Richard Brown was titled the Reclamation Associate. He was the Chief and all the Indians too because there was nobody else in his “Department of Reclamation.”
He had intended to work for only six months, but that turned into a year, and then two. And he found that he loved the work: doing baseline studies, checking soils, looking at water and aquifers, searching out new bentonite deposits, and enjoying the isolated outdoor environment of Wyoming. He ended up putting together a department of five people and assumed the title of Reclamation Manager.
And What About Archaeology?
There was also a growing awareness to preserve the archaeology of native Americans and the natural habitats of animals living in Wyoming’s open spaces.

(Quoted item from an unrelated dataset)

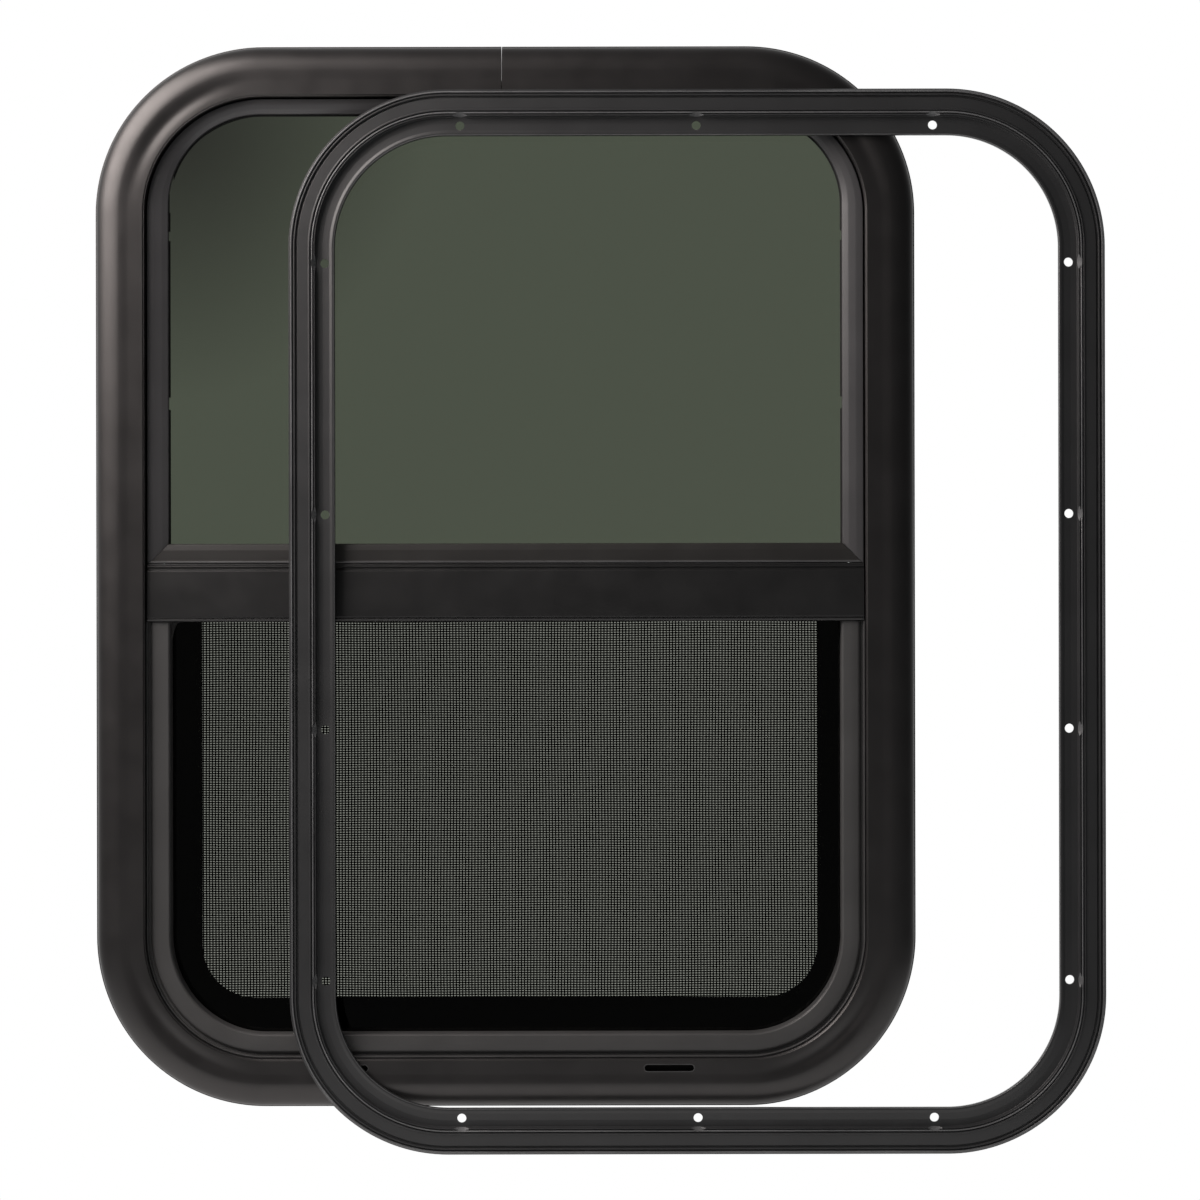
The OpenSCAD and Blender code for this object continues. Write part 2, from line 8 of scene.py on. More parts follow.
import bmesh
import bpy
import numpy as np
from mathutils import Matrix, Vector


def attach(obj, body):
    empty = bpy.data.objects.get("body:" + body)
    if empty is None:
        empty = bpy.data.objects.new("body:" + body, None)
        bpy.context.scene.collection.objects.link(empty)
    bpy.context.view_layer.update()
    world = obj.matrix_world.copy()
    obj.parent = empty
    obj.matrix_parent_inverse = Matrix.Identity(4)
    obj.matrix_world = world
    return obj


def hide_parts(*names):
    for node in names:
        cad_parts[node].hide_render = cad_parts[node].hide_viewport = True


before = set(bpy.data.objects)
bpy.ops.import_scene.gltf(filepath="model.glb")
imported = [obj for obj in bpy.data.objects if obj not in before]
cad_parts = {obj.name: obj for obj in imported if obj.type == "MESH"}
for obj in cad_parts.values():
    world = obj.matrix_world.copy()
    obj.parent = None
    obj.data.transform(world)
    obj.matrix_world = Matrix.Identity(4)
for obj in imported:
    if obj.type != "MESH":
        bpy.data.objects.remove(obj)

Array = np.ndarray
Object = bpy.types.Object
Socket = bpy.types.NodeSocket

LOG = logging.getLogger("caravan_window")
ROOT = "root"
MM = 0.001

# The flange's outline, in mm, with the radius that its corners have in the photograph.
FRAME_WIDE, FRAME_TALL, FRAME_RADIUS = 474.0, 613.0, 97.5

# Edges sharper than this angle in degrees stay sharp. Points nearer than these, in metres, are one.
SHARP = 32.0
SAME_POINT, NO_LENGTH = 2e-6, 1e-6

# The most of an edge that an eased corner may take from either end.
MOST_OF_EDGE = 0.45

# A ray that no surface has mirrored yet has a glossy depth below this.
UNMIRRORED = 0.5


# Shapes


def eased(corners: list, cut: Array | float, steps: int = 4) -> Array:
    """Rounds the corners of a closed profile.

    Each corner P becomes the quadratic curve (1-s)^2 A + 2s(1-s) P + s^2 C, where A and C lie on
    the two edges at the cut-back length from P.

    Args:
        corners: corner points of the closed profile, in mm.
        cut: cut-back length at every corner, or one for each.
        steps: segments of each corner.

    Returns:
        The points of the eased profile, in mm.
    """
    p = np.asarray(corners, float)
    back, ahead = np.roll(p, 1, 0) - p, np.roll(p, -1, 0) - p
    lb, la = np.linalg.norm(back, axis=1), np.linalg.norm(ahead, axis=1)
    c = np.broadcast_to(np.asarray(cut, float), lb.shape)
    a = p + back * (np.minimum(c, MOST_OF_EDGE * lb) / lb)[:, None]
    b = p + ahead * (np.minimum(c, MOST_OF_EDGE * la) / la)[:, None]
    s = np.linspace(0, 1, steps + 1)[None, :, None]
    return ((1 - s) ** 2 * a[:, None] + 2 * s * (1 - s) * p[:, None] + s**2 * b[:, None]).reshape(-1, 2)


@dataclass(frozen=True)
class Loop:
    """A rounded rectangle seen from the front, which profiles are carried along. Sizes in mm.

    The top and bottom runs may sit lower by sink: the top's rim and inner part, then the bottom's.
    The rim's value goes over into the inner one between the two distances of blend.
    """

    width: float
    height: float
    radius: float
    x: float = 0.0
    z: float = 0.0
    steps: int = 40
    sink: tuple = (0.0, 0.0, 0.0, 0.0)
    blend: tuple = (10.0, 26.0)

    def bend(self, k: int) -> Array:
        """Stations of one corner: a fixed centre, and an angle that grows by a quarter turn.

        Args:
            k: corner, counted against the clock from the top right one.

        Returns:
            Rows of centre x, centre z and angle.
        """
        sx, sz = (1, -1, -1, 1)[k % 4], (1, 1, -1, -1)[k % 4]
        t = math.pi / 2 * (k + np.linspace(0, 1, self.steps + 1))
        cx = np.full_like(t, self.x + sx * (self.width / 2 - self.radius))
        cz = np.full_like(t, self.z + sz * (self.height / 2 - self.radius))
        return np.stack([cx, cz, t], 1)

    def side(self, sx: int, level: float, t: float) -> Array:
        """One station on the right run (sx is 1) or the left one (-1), at a level and an angle."""
        return np.array([[self.x + sx * (self.width / 2 - self.radius), level, t]])

    def ring(self) -> Array:
        """Stations once round the whole rectangle."""
        return np.concatenate([self.bend(k) for k in range(4)])

    def arch(self, low: float) -> Array:
        """Stations from the level low on the right, over the top and down to it on the left."""
        ends = self.side(1, low, 0.0), self.side(-1, low, math.pi)
        return np.concatenate([ends[0], self.bend(0), self.bend(1), ends[1]])

    def trough(self, high: float) -> Array:
        """Stations from the level high on the left, round the bottom and up to it on the right."""
        ends = self.side(-1, high, math.pi), self.side(1, high, 2 * math.pi)
        return np.concatenate([ends[0], self.bend(2), self.bend(3), ends[1]])

    def parted(self, x: float, gap: float) -> Array:
        """Stations once round, from one side of a butt joint in the top run to its other side.

        Args:
            x: middle of the joint.
            gap: width of the joint.

        Returns:
            Rows of centre x, centre z and angle.
        """
        top, upright, turn = self.z + self.height / 2 - self.radius, math.pi / 2, 2 * math.pi
        bends = [self.bend(k) for k in (1, 2, 3, 4)]
        return np.concatenate([[[x - gap / 2, top, upright]], *bends, [[x + gap / 2, top, upright + turn]]])

    def carry(self, stations: Array, profile: Array) -> Array:
        """Carries a profile along stations.

        A profile point (u, f) lies u in from the rim and f towards the viewer, so at a station it is
        at centre + (radius - u) * (cos t, sin t) in the front view, and at -f in depth. It then sits
        lower by sink times sin t at the top, and by sink times -sin t at the bottom.

        Args:
            stations: rows of centre x, centre z and angle t.
            profile: rows of u and f, in mm.

        Returns:
            A grid of points in metres, stations by profile points by 3.
        """
        r = self.radius - profile[None, :, 0]
        rise = np.sin(stations[:, 2:3])
        x = stations[:, 0:1] + r * np.cos(stations[:, 2:3])
        z = stations[:, 1:2] + r * rise
        start, end = self.blend
        share = np.clip((profile[None, :, 0] - start) / (end - start), 0, 1)
        top = self.sink[0] + (self.sink[1] - self.sink[0]) * share
        low = self.sink[2] + (self.sink[3] - self.sink[2]) * share
        z = z - top * np.clip(rise, 0, 1) - low * np.clip(-rise, 0, 1)
        y = np.broadcast_to(-profile[None, :, 1], x.shape)
        return np.stack([x, y, z], -1) * MM

    def outline(self, stations: Array) -> Array:
        """The rim at the stations, as a grid with one profile point."""
        return self.carry(stations, np.zeros((1, 2)))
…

Although there were difficult problems to deal with during this decade – a failed unionization effort by some plant workers, experimentation with a four-day workweek, and new reclamation efforts – those challenges were dealt with and resolved.
The 1970s were generally a time of stability and expansion for the company. The future looked very good for Wyo-Ben.
NOTE: Keith had repeatedly advocated that Wyo-Ben employees join in community efforts. He himself was on the board of Rocky Mountain College, founder and first president of the Bentonite Producers Association, a booster of the Boy Scouts and the Chamber of Commerce, member of Billings Rotary, the Hilands Country Club, Al Bedoo Shrine, Elks, and Free Mason, and St. Andrew Presbyterian Church. He even made time for his favorite hobby. And he and his brothers often stopped in to visit their mom following work. How he got his parrot’s photo into the newspaper is still a mystery, though.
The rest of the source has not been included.